Abadi announced the recapture of the city of Ramadi, the capital of Anbar, in December but the security forces only established full control over the city in February.
Saadi and other commanders said Iraqi forces faced only limited resistance during the major advance that saw them push into the heart of Fallujah and clinch a breakthrough in the four-week-old operation.
Security sources said Daesh terrorists have been slipping out of the city by blending in with civilians fleeing the fighting.
Daesh’s retreat in Fallujah sparked what the Norwegian Refugee Council described as “an unprecedented tidal wave of mass displacement from Fallujah.”
It said late Friday that up to 20,000 people fled the city in just a few hours.
Footage on social media showed hundreds of people swimming across the Euphrates to reach safety.

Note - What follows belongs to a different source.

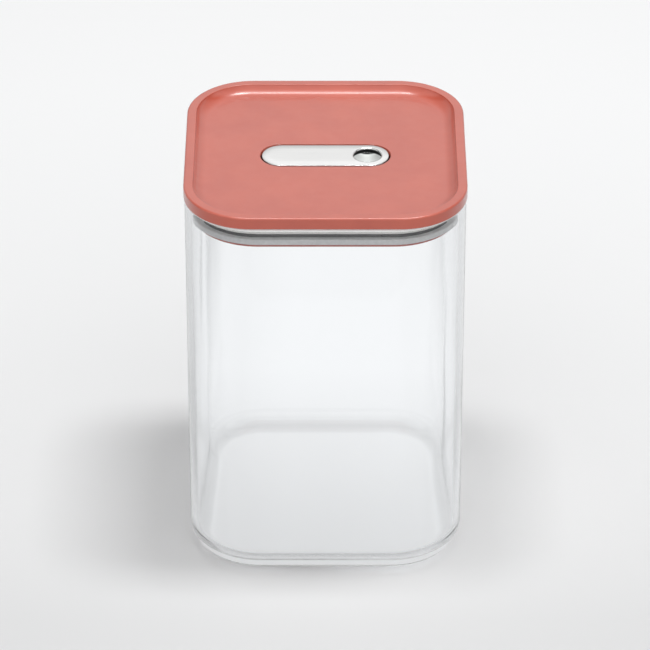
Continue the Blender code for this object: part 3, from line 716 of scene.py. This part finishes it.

“It is unknown how many families are still trapped inside Fallujah but we are concerned they are the most vulnerable — pregnant women, elderly people, people with disabilities,” the NRC said. Building on the momentum of the Fallujah operation, Iraq announced Saturday that joint Kurdish-federal forces were starting a new phase in the push on Mosul from the south.
Abadi ignored US advice to focus on Mosul last month when he declared the launch of the Fallujah operation but he vowed on Friday that the liberation of the northern city was “very near.”
Patrick Martin, Iraq analyst with the Institute for the Study of War, argued that Daesh could survive the loss of Fallujah.